Re: To determine the right value to increase swap space

Swap space is part of the virtual memory that HP-UX treats as memory. The good news is that you can run thousands of megs of processes in only 256 megs. The bad news is that performance may be extremely poor. As mentioned, 256 megs is terribly small, especially if you are running some commercial database program like Oracle or Sybase. You need several gigabytes of RAM.

Now it is certainly possible to start thousands of programs (like shells) which are interactive and most of the time are sleeping. HP-UX will page these idle proceses out to the swap area to make room for active processes. Buit once a number of processes start running at the same time, the page-out rate may jump to hundreds which will cause serious performance problems.

Note that idle processes will not cause memory problems until you run out of swap space. Since you are pushing the high end of swap space, I would add (at least temporarily) another couple of gigabytes of swap space. It's important to note that there are two types of memory used by programs: data and shared. The data area is part of the program and other than issue about needing more than 900 megs in a program or exceeding the maxdsiz parameter in the kernel, these programs will run OK (won't get 'out of memory' errors) as long as there is enough swap space.

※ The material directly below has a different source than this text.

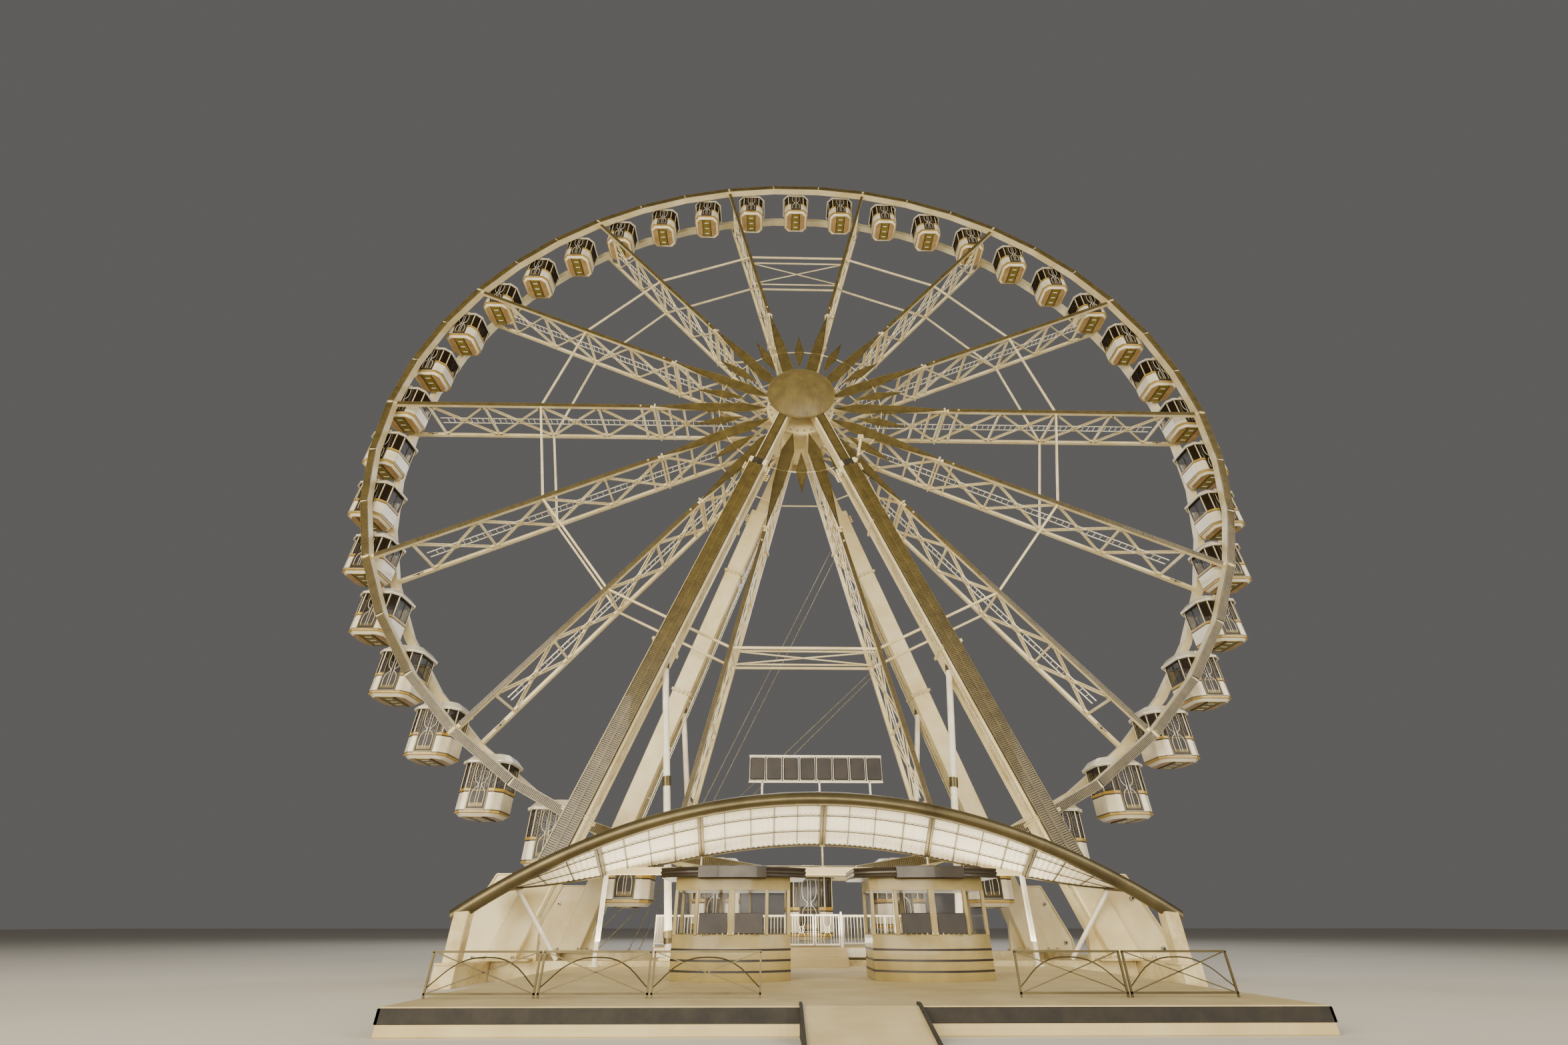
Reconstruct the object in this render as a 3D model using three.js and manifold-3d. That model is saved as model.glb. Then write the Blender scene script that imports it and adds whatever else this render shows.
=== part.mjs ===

But shared memory is much more complicated as it is shared by several processes and for 32bit programs, comes from a multi-use area which can become fragmented.

So there are several issues going on here: swap space, small RAM, maxdsiz, 32bit programs, shared memory, and the answer will require detailed investigation to resolve (but be prepared to buy more RAM...you are strangling the computer with such a small amount of memory).